Le droit romain est bien une autre ruine, et tout autrement imposante. C’est à lui, aux vieilles franchises qui l’accompagnaient, que le Languedoc a dû de faire exception à la maxime féodale : Nulle terre sans seigneur. Ici la présomption était toujours pour la liberté. La féodalité ne put s’y introduire qu’à la faveur de la croisade, comme auxiliaire de l’Église, comme familière de l’Inquisition. Simon de Monfort y établit quatre cent trente-quatre fiefs. Mais cette colonie féodale, gouvernée par la coutume de Paris, n’a fait que préparer l’esprit républicain de la province à la centralisation monarchique.
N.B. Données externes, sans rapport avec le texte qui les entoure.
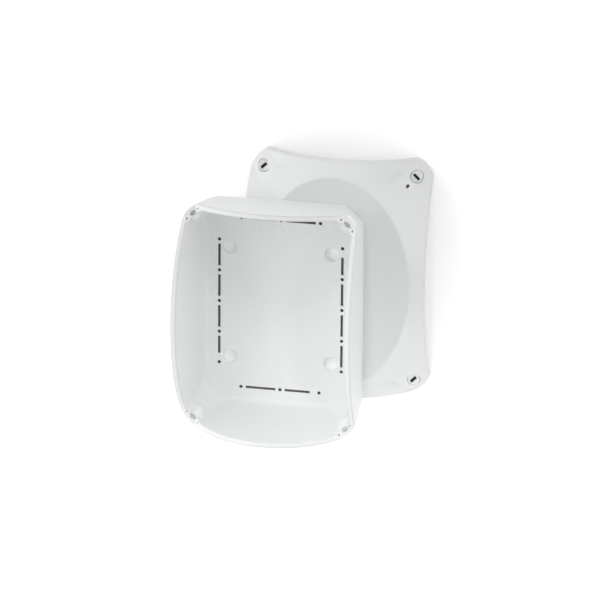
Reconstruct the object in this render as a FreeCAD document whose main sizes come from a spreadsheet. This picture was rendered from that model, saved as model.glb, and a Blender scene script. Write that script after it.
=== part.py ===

Pays de liberté politique

  1. Sous François Ier, les murs de Narbonne furent réparés et couverts de fragments de monuments antiques. L’ingénieur a placé les inscriptions sur les murs, et les fragments de bas-relief près des portes et sur les voûtes. C’est un musée immense, amas de jambes, de têtes, de mains, de troncs, d’armes, de mots sans aucun sens ; il y a près d’un million d’inscriptions presque entières, et qu’on ne peut lire, vu la largeur du fossé, qu’avec une lunette. — Sur les murs d’Arles, on voit encore grand nombre de pierres sculptées, provenant d’un théâtre.
  2. Le canal était large de cent pas, long de deux mille et profond de trente.